The single-active constraint is enforced at the persistence layer by the
`user_game_application` key (see Redis Logical Model). The key is created
atomically with the submitted application record, removed on rejection, and
preserved on approval. Service-layer code can rely on this invariant without
performing its own scan of `user_applications`.
## Invite Lifecycle
Invites are used for private games only.
Public games use the application flow exclusively.
### Create
Private-game owner issues `lobby.invite.create` with `invitee_user_id`.
Pre-conditions:
- game status is `enrollment_open`
- game type is `private`
- the invitee has no active invite or active membership in the game
- `approved_count < max_players + start_gap_players`
On success:
- `Invite` record created with `status=created`
- `expires_at` is set to `enrollment_ends_at` of the game
- `lobby.invite.created` intent published (recipient: invitee)

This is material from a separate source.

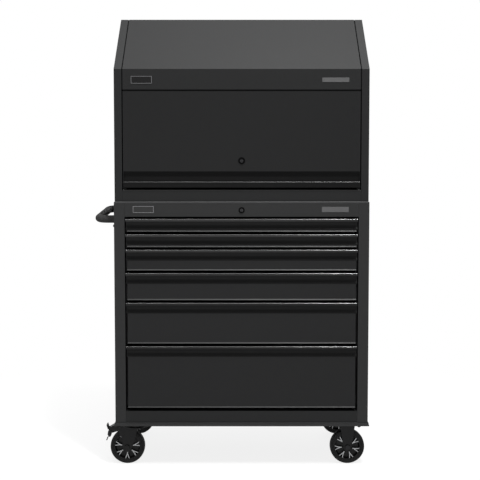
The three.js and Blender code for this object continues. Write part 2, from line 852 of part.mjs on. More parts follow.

with payload: `game_id`, `game_name`, `inviter_user_id`, `inviter_name`
`inviter_name` is the owner's race name if already a member of the game;
otherwise it is the owner's `user_id`.
### Redeem
The invited user issues `lobby.invite.redeem` with `race_name`.
Pre-conditions:
- invite status is `created`
- game is `enrollment_open`
- `approved_count < max_players + start_gap_players`
- inviter and invitee both exist and are not permanently blocked in
`User Service`
- Race Name Directory confirms `race_name` is available for the invitee
On success:
- Race Name Directory reserves `race_name` for the invitee
- invite `status``redeemed`
- `Membership` record created with `status=active`
- `lobby.invite.redeemed` intent published (recipient: private-game owner)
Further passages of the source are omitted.